6. Discovery Phase: User Interviews
User interviews were helpful in creating a baseline for how Private Client Advisors work with their clients, who their clients were 
• I collected qualitative responses from the user interviews through a topline report to understand how our personas work and how AI would or could eventually work for them (the caveat being we didn’t say AI would be involved in the future)
 
Quotes by the users:
“If AI could help me enhance my workflow, this could be useful to me”
“Usually clients trust me when we know about their personal lives as they trust me with their money. So this needs to give me tailor-recommended insights”
7. The Workshop was a bridge between Round 1 & 2 research
• I led the research team workshop where we tried to gather feedback from different internal stakeholders
• The research team wanted to validate the four different sections and what advisors would like to see in there to test out the content and where the AI and how the AI could help the advisors.
• We took these insights and created a participatory study to test this out with our advisors.
8. Why did we use Participatory Design?
• After the Research round 1 and the workshop, we came to a conclusion that advisors had four mindsets while visualizing their Meeting Assist tool namely ‘Tell me about yourself, Reason for Meeting, Financial Mindset and Financial Recommendations’.
• We decided to conduct a Participatory Design is a study to test out where the different sections could be and the labels of content and we waited on approval to conduct insights testing.
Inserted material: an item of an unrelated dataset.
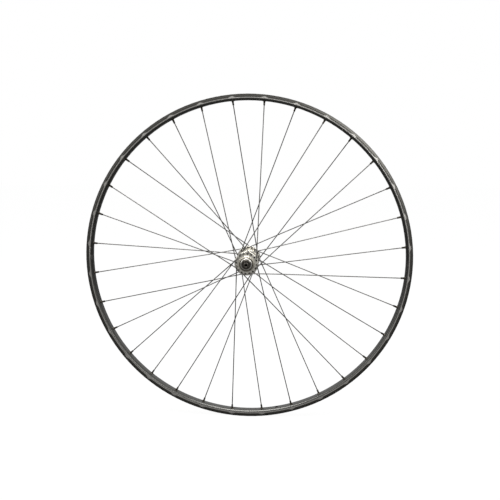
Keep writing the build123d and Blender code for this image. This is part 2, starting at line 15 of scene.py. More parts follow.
import bmesh
import bpy
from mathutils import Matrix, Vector

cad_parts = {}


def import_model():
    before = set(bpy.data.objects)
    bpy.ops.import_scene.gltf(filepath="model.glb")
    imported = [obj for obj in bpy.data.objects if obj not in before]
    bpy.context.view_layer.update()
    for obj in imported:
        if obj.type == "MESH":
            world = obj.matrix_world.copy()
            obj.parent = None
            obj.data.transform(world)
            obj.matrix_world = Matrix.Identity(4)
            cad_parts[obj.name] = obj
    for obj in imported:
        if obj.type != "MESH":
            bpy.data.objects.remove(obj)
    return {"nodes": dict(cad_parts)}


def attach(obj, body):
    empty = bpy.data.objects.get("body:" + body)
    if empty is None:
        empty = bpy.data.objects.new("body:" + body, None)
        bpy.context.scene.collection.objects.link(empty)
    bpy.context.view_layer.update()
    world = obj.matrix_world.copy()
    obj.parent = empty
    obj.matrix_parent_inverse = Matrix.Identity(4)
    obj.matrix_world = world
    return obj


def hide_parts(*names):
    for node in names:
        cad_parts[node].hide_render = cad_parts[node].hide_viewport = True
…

• We had dry runs with internal teams like Product Managers, Content designers, and other team members to help us time this study as we weren’t sure if we would have enough time to complete the study given the questions to be answered
What did we find out?
• From the Participatory Design study we found that our hypothesis was valid and the four mindsets are what advisors did indeed want.
• We also found out that advisors would not want a mobile form of Meeting Assist as their meetings were usually conducted in Chase branches and they preferred to have other applications like Advisor Central as well in the background at least until Meeting Assist’s AI insights get better.
8. User/Insights testing
The goal of the Usability/Insights test was to understand the usefulness of the AI insights, organizational structure, content, and the entry point to how advisors would visualize meeting assist could be from.
• From the insights we found that advisors really needed the AI to be more useful in their recommendations.
• Advisors also didn’t like the placeholder design for sections that didn’t have content.
• Overall the usefulness of AI insights and Summaries needs to be refined which would help the  Machine Learning team tailor-made the insights to what advisors said in the test.
9. Concept Test helped improve overall design look
• We were also working on creating new concepts (all the wireframes were designed by me using the Salesforce design system) to test out different ways of how AI could be showcased that would actually be useful for advisors. The wireframes were created in Figma
• The concept test would be in conjunction with the insights being tested which would help reduce our time spent in future research rounds testing the usability of these wireframes
• The goal is to make AI insights 25% more useful using qualitative feedback from every research round and using prompt engineering to improve AI insights to produce a net positive feedback overall before next year.
• Another goal of the concept/insights test is to test out the blank-spaced sections as AI in the last round of research could not sometimes fill out certain sections as there wasn’t enough information about the clients.
10. Conclusion
• Currently, the research team is conducting Round 4 of interviews to test out the utility of AI insights after the Machine Learning and Content team did their Prompt engineering magic to the AI insights.
• This iteration will help us understand whether the Meeting Assist tool will be useful for advisors. Currently, JPMC is going through an AI innovation phase but there is a lot of we will test it out with our internal advisors before showcasing it to our clients.
11. Future Things to Consider
Push leaders to test out AI ethics as we feed sensitive data into the Large Language Models. Regulatory bodies around a place like Chase seem far too relaxed with respect to privacy concerns about users.